A mistake may negate mens rea. If a defendant honestly believed that he was shooting a fox but mistakenly shot a hunt saboteur who died from his wounds, the mistake would provide a defence to murder. This is not to say that mistake per se provides the defence: in such a situation, it is the lack of mens rea. By contrast, there are circumstances in which a mistake has occurred but the mens rea is still present. Thus, if the hunt saboteur intends to shoot the Master of Hounds but mistakenly shoots a member of the public in a pink jacket, the mistake will not assist in defence since there was in any event the intent to kill a person. A mistaken belief may form the basis of a defence: if a huntsman honestly believed that a saboteur was about to kill him and stabbed him dead, there would clearly have been a mistake but it is the defence of self-defence that operates. Finally, there can be mistakes of law but the principle ignorantia legis haud excusat (ignorance of the law is no excuse) will apply. Therefore, if a huntsman genuinely believed as a result of propaganda from the Countryside Alliance that it remained legal to hunt with hounds and did so, the mistake would not afford a defence. On balance, therefore, despite the fact that mistake remains a familiar category in textbooks on Criminal Law, it is possible to take issue with Smith & Hogan since it can be demonstrated that in every instance in which a mistake leads to the commission of an offence, if a defence is available it is available on grounds other than the mistake itself.
Conversely, Smith & Hogan (at p.239) asserts that “intoxication is not, and never has been, a defence in itself”. A leading case on intoxication is Kingston in which the defendant was involuntarily intoxicated and committed an act of paedophilia. While he admitted such tendencies, he claimed that he was usually able to keep them under control. The Court of Appeal held that if drugs were surreptitiously administered to a person who was thereby caused to lose his inhibitions and form an intent which he would not otherwise have formed this was not a criminal intent. However, for the House of Lords this was “a bridge too far” and Lord Mustill reaffirmed the principle that if a defendant has the necessary mens rea for an offence but he only committed it because he was involuntarily intoxicated, there is no defence.
Beard established that intoxication was only a defence if it rendered the defendant incapable of forming the necessary mens rea. This was followed by the leading case of Majewski in which the House of Lords held that evidence of self-induced intoxication is a defence to an offence requiring specific intent but not to any other type of offence. However, what has come to be known as the ‘MajewskiRule’has been held to be inapplicable where statute provides that a particular belief is capable of forming a defence. For example, s.5(2) of the Criminal Damage Act 1971 provides that a belief that a person would consent to damage is a defence to criminal damage. Thus in Jaggard v Dickinson, the defendants caused criminal damage while breaking into a house which, while drunk, she mistakenly thought belonged to a friend of hers who would have consented to her entering in this way. The offence of criminal damage does not require specific intent and therefore the defendant could not have relied upon her drunkenness as a defence but it was nonetheless allowed as an explanation of the state of her belief in mounting the statutory defence under the Act. The court in Jaggard was careful to distinguish between allowing the defence to operate in this way and allowing intoxication as a means of rebutting intention or recklessness. While this can be justified by a narrow interpretation – relying upon the specific statutory defence provided by s.5(2) – this would appear to be a distinction without a difference.

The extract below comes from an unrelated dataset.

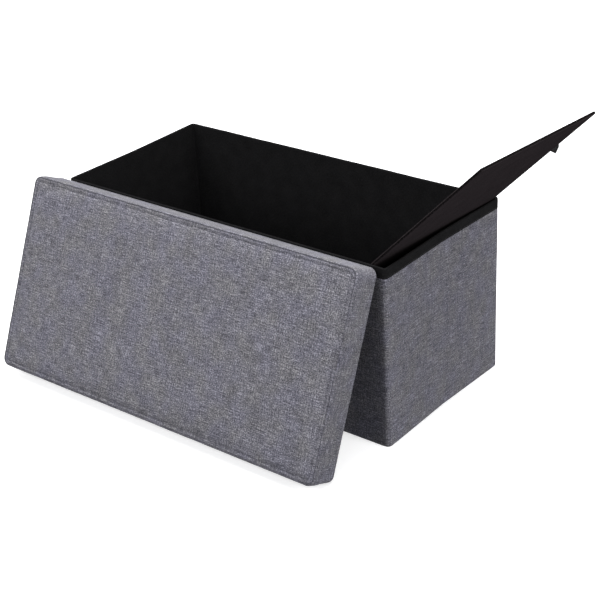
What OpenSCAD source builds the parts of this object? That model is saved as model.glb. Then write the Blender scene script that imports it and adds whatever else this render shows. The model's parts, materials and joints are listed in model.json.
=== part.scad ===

Once again, however, it can be seen from the foregoing examples that in cases in which the issue of intoxication is raised, the focus is not upon intoxication as a defence (or lack of it) in itself but rather upon whether the factor of intoxication is capable of negativing the requisite mens rea. Thus in the case of both mistake and intoxication, while these are both familiar categories of the generic term ‘defence’, it must remain highly doubtful that they are defences in their own right. To be fair, however, if this analysis is extended to many other categories of so-called defence – for example, provocation, duress and diminished responsibility – the same criticism might be levelled. It might therefore be more constructive in almost every case to pose the question as to whether mens rea is present rather than attempting artificially to “pigeon-hole” the facts of a particular case into one or other categories of defence so-beloved of the authors of the Criminal Law texts.